Grüne beantragen Aktuelle Stunde zu Arbeitsbedingungen in der Fleischindustrie

Die Grüne Bundestagsfraktion hat für diese Sitzungswoche eine Aktuelle Stunde zum Thema Arbeitsbedingungen in der Fleischindustrie beantragt. Hierzu erklärt Britta Haßelmann, Erste Parlamentarische Geschäftsführerin:

Seit vielen Jahren ist bekannt, wie miserabel Arbeitsbedingungen in Schlachthöfen sind. Werk- und Saisonarbeiter sind oftmals in schlechten Unterkünften untergebracht, leben auf engstem Raum und können gar keinen Abstand halten. Am Arbeitsplatz herrschen ähnliche Bedingungen, angefangen von mangelhafter Ausrüstung bis zu ausbeuterischen Arbeitszeiten und sehr geringen Löhnen. An Arbeits- und Gesundheitsschutz der Arbeiter fehlt es. Durch Corona wird nun offenbar, welche schlimmen Konsequenzen dies hat.
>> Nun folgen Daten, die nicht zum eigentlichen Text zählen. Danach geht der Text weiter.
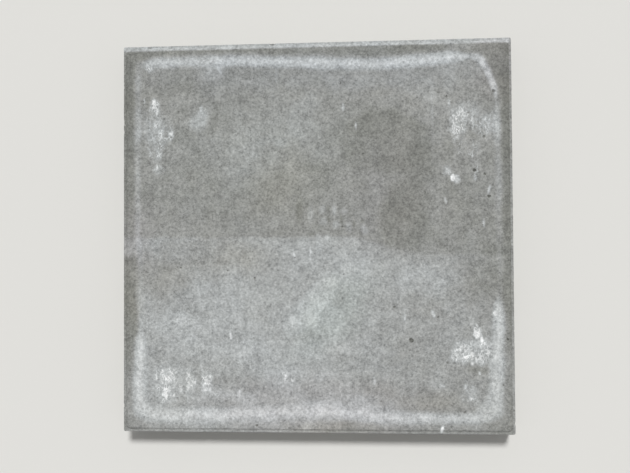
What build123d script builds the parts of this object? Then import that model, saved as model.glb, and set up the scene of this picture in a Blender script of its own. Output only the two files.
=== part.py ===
from build123d import *
import math
import os

# A square concrete paving slab, pressed in a steel mould and stored lying flat, walking face up.
# Millimetres. The origin is the middle of the underside, +Z points out of the walking face.

# Overall size
slab_length = 500.0
slab_width = 500.0
slab_thickness = 50.0

# Upright edges at the four corners, as the mould leaves them
upright_corner_radius = 2.5

# Margin round the walking face: a narrow level rim at the sides, then a bevel up to the face
rim_width = 3.2
bevel_width = 2.4
bevel_depth = 2.2
face_corner_radius = 4.0

# Edges softened by the mould and by handling
bevel_crest_radius = 0.6
bevel_root_radius = 0.4
rim_arris_radius = 0.7
foot_arris = 1.2

# The rim lies below the face by the depth of the bevel
rim_height = slab_thickness - bevel_depth
bevel_angle = math.degrees(math.atan2(bevel_width, bevel_depth))

# The bevel starts inside the rim, and its corners turn round the same centres as the face's
bevel_foot_length = slab_length - 2 * rim_width
bevel_foot_width = slab_width - 2 * rim_width
bevel_foot_radius = face_corner_radius + bevel_width


with BuildPart() as paving_slab:
    # Body up to the rim, with upright sides
    with BuildSketch(Plane.XY):
        RectangleRounded(slab_length, slab_width, upright_corner_radius)
    extrude(amount=rim_height)

    # Raised walking face on its sloping bevel
    with BuildSketch(Plane.XY.offset(rim_height)):
        RectangleRounded(bevel_foot_length, bevel_foot_width, bevel_foot_radius)
    extrude(amount=bevel_depth, taper=bevel_angle)

    # The level faces from the ground up: underside, rim and walking face
    underside, rim, walking_face = paving_slab.faces().filter_by(Axis.Z).sort_by(Axis.Z)
    crest_edges = walking_face.outer_wire().edges()
    root_edges = rim.inner_wires()[0].edges()
    arris_edges = rim.outer_wire().edges()
    foot_edges = underside.outer_wire().edges()

    # Worn crest, rounded root and arris, and the broken lower edge
    fillet(crest_edges, radius=bevel_crest_radius)
    fillet(root_edges, radius=bevel_root_radius)
    fillet(arris_edges, radius=rim_arris_radius)
    chamfer(foot_edges, length=foot_arris)

paving_slab.part.label = "paving_slab"

os.makedirs("parts", exist_ok=True)
export_step(paving_slab.part, "parts/paving_slab.step")
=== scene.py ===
import math
import random
from collections import namedtuple

import bmesh
import bpy
from mathutils import Euler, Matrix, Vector


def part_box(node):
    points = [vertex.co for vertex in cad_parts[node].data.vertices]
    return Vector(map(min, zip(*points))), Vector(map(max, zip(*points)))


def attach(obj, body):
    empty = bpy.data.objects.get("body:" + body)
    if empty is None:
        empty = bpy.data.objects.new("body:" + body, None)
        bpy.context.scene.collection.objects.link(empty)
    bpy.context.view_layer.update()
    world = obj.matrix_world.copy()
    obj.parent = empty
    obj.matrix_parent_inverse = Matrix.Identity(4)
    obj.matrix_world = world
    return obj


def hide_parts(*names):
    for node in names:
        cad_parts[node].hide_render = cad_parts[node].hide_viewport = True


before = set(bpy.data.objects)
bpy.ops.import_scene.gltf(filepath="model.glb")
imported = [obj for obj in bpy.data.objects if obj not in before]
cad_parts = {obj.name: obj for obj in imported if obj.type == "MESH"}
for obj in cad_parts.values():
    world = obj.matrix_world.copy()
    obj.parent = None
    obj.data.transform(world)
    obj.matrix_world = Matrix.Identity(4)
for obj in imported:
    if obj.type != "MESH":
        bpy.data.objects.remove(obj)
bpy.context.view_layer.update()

bl_info = {
    "name": "Concrete paving slab",
    "version": (1, 0, 0),
    "blender": (4, 5, 0),
    "location": "View3D > Sidebar > Paving slab",
    "description": "Casts a pressed concrete paving slab with lime bloom and lights it on a plain floor",
    "category": "Add Mesh",
}

# Units and the solid that the slab has to fill
MM = 0.001
SLAB_NODE = "paving_slab"
SLAB_LOW, SLAB_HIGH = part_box(SLAB_NODE)
SLAB_LENGTH = SLAB_HIGH.x - SLAB_LOW.x
SLAB_WIDTH = SLAB_HIGH.y - SLAB_LOW.y
SLAB_THICKNESS = SLAB_HIGH.z - SLAB_LOW.z

# Mesh spacing. Each side of an outline is cut twice over, by the first number and then by the second
CORNER_SEGMENTS = 6
SIDE_CUTS = (19, 14)
FACE_CELL = 2.5 * MM
UNDERSIDE_CELL = 8.0 * MM
SIDE_ROWS = 22
PORE_CUTS = 4

# Falls in the section that keep neighbouring outlines at different heights
RIM_FALL = 0.15 * MM
FACE_HOLLOW = 0.03 * MM
UNDERSIDE_HOLLOW = 0.05 * MM

# How far the section's corners are softened, on each side of the corner
CREST_REACH = 0.45 * MM
ROOT_REACH = 0.4 * MM
ARRIS_REACH = 0.7 * MM

# Bands inside the crest and inside the foot, before the level grids start
FACE_BAND = 3 * MM
FACE_BAND_RADIUS_LOSS = 2.5 * MM
UNDERSIDE_BAND = 4 * MM


def linear(hex_colour):
    """Turns an sRGB hex colour, such as #9a9b96, to the linear values that shaders and lights take."""
    values = [int(hex_colour[i:i + 2], 16) / 255 for i in (1, 3, 5)]
    return tuple(v / 12.92 if v <= 0.04045 else ((v + 0.055) / 1.055) ** 2.4 for v in values)


class PavingSlabShape(bpy.types.PropertyGroup):
    """Sizes of the slab's margin and of its fine relief."""

    rim_width: bpy.props.FloatProperty(
        name="Rim width", description="Level rim between the side and the bevel",
        default=3.2 * MM, min=1 * MM, unit="LENGTH")
    bevel_width: bpy.props.FloatProperty(
        name="Bevel width", description="Bevel's width, seen from above",
        default=2.4 * MM, min=0.5 * MM, unit="LENGTH")
    bevel_depth: bpy.props.FloatProperty(
        name="Bevel depth", description="How far the rim lies below the walking face",
        default=2.2 * MM, min=0.5 * MM, unit="LENGTH")
    face_corner_radius: bpy.props.FloatProperty(
        name="Face corner radius", description="Corner radius of the walking face, in plan",
        default=4.0 * MM, min=1 * MM, unit="LENGTH")
    upright_corner_radius: bpy.props.FloatProperty(
        name="Upright corner radius", description="Radius of the four upright corners",
        default=2.5 * MM, min=1 * MM, unit="LENGTH")
    foot_arris: bpy.props.FloatProperty(
        name="Foot arris", description="Broken edge round the underside",
        default=1.2 * MM, min=0.2 * MM, unit="LENGTH")
    face_unevenness: bpy.props.FloatProperty(
        name="Face unevenness", description="Depth of the shallow waves in the walking face",
        default=0.25 * MM, min=0, unit="LENGTH")
    side_roughness: bpy.props.FloatProperty(
        name="Side roughness", description="Depth of the relief in the sides",
        default=0.7 * MM, min=0, unit="LENGTH")
    pore_count: bpy.props.IntProperty(
        name="Pores", description="Open pores scattered over the walking face",
        default=60, min=0, max=400)
    seed: bpy.props.IntProperty(
        name="Seed", description="Choice of where the scattered pores fall", default=7, min=0)


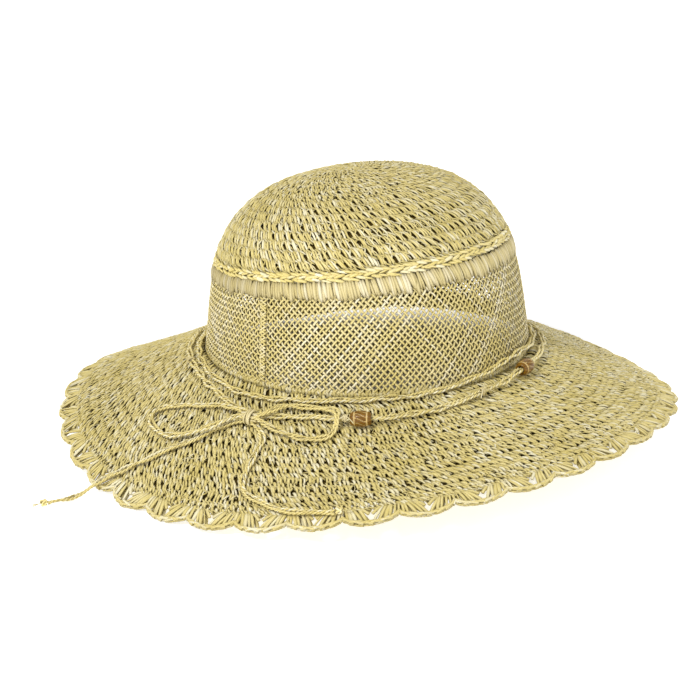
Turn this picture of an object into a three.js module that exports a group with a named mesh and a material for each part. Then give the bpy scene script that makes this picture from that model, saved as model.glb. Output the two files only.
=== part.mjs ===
// A straw sun hat: crocheted dome, open woven wall, wavy crocheted brim with a scalloped edge,
// and a loose cord hatband tied in a bow and threaded with two wooden beads.
// Millimetres, +Z up. The wearer's view is along +Y, so the bow side faces -Y.
import * as THREE from 'three';

// ---- Driving dimensions ----
const CROWN_RADIUS = 92.5;     // outside of the wall at its foot, for a 57 cm head
const CROWN_HEIGHT = 101;      // foot of the wall to the tip of the dome
const CROWN_TAPER = 0.12;      // share of its radius that the crown loses towards the tip
const CROWN_SHOULDER = [4.2, 2.5];  // exponents that set how square the shoulder is
const TIP_FLAT = 0.998;        // share of the height at which the dome is flat enough to close
const FOOT_HEIGHT = 44;        // foot of the wall above the brim's lowest edge
const LEAN_HEIGHT = 60;        // over this height the soft crown goes from its foot's tilt to its dome's
const FOOT_TILT = [-0.008, -0.024];  // slopes of the foot's ring along X and Y
const DOME_TILT = [0.086, -0.095];   // slopes of the dome's rounds along X and Y

const BRIM_RADIUS = 176.5;     // to the tips of the scallops
const BRIM_SAG = -1.9;         // how far the brim bows below a straight slope
const EDGE_MEAN = 8.35;        // mean height of the brim's edge
const EDGE_WAVES = [           // the edge's waves: turns round the brim, height, azimuth of a crest
  [1, 6.1, 30],
  [2, 6.05, 48.8],
  [3, 4.9, 35],
  [4, 2.3, -12.4],
];

const CROCHET = 3.2;           // thickness of crocheted fabric
const WOVEN = 1.6;             // thickness of the woven wall
const PANEL_HEIGHT = 47;       // top of the woven wall above the foot
const STITCH_HEIGHT = 9;       // length of the overcast joining stitches
const CHAIN_HEIGHT = 5;        // height of the braided chain round
const BASE_HEIGHT = 4;         // height of the tight round at the foot
const SCALLOPS = 38;
const SCALLOP_WIDTH = 15;      // radial width of the shell edging
const SCALLOP_DEPTH = 5;       // from tip to valley of a scallop
const GAP = 0.3;               // clearance between neighbouring pieces

const CORD = 2.8;              // diameter of the hatband's cords
const CORD_REST = CROCHET / 2 + CORD / 2 + 0.5;  // a cord's middle above the middle of the brim
const BEAD = { length: 11, end: 3.3, middle: 4.3, bore: 2.1 };
const TIE = { length: 3, end: 2.4, middle: 2.7, bore: 1.9 };
const KNOT = { height: 6.2, radius: 4.4, strand: 2.2 };
const END_KNOT = { length: 4.4, radius: 2.3 };
const SEAM = { azimuth: -38, width: 4, thickness: 1.2 };

const CROCHET_STRAW = 0xd9c795;
const WOVEN_STRAW = 0xdcc98f;
const STITCH_STRAW = 0xe6d9b8;
const CORD_STRAW = 0xcdb878;
const WOOD = 0x8a5a2e;

const CROWN_STEPS = 1.5 * SCALLOPS;  // facets round the crown
const BRIM_STEPS = 2 * SCALLOPS;
const EDGE_STEPS = 4 * SCALLOPS;

const radians = THREE.MathUtils.degToRad;

// ---- The hat's surface ----

// Outside radius of the crown at a height above its foot.
function crownRadius(height) {
  const k = THREE.MathUtils.clamp(height / CROWN_HEIGHT, 0, 1);
  const [flat, round] = CROWN_SHOULDER;
  return CROWN_RADIUS * (1 - CROWN_TAPER * k) * (1 - k ** flat) ** (1 / round);
}

// A height whose steps stay even along the profile, from 0 at the foot to 1 at the tip.
const heightAt = (t) => CROWN_HEIGHT * Math.sin(t * Math.PI / 2);
const alongProfile = (height) => Math.asin(Math.min(height / CROWN_HEIGHT, 1)) * 2 / Math.PI;

// A point of the upright crown's profile, moved inwards by depth.
function profilePoint(t, depth) {
  const step = 1e-3;
  const [a, b] = [Math.max(t - step, 0), Math.min(t + step, 1)];
  const rise = heightAt(b) - heightAt(a);
  const run = crownRadius(heightAt(b)) - crownRadius(heightAt(a));
  const length = Math.hypot(rise, run);
  const radius = crownRadius(heightAt(t)) - depth * rise / length;
  return new THREE.Vector2(radius, heightAt(t) + depth * run / length);
}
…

Mit der Ausbeutung in der Schlachtbranche muss endlich Schluss sein. Es kann nicht sein, dass sich Chefetagen von Schlachtkonzernen über Subunternehmensgeflechte aus der Verantwortung stehlen. Die Gesundheit von Menschen darf Profitinteressen nicht untergeordnet werden. Es muss daher bessere und häufigere Kontrollen der Betriebe geben und Verantwortliche von Konzernen müssen zur Rechenschaft gezogen werden können. Auch braucht es eine bessere Ausstattung der Finanzkontrolle Schwarzarbeit. Der Arbeitsschutz muss endlich verbessert werden. Darüber hinaus muss es für die Arbeitskräfte, die aus dem Ausland kommen, Informationen und Beratung bezüglich ihrer Arbeitnehmerrechte geben.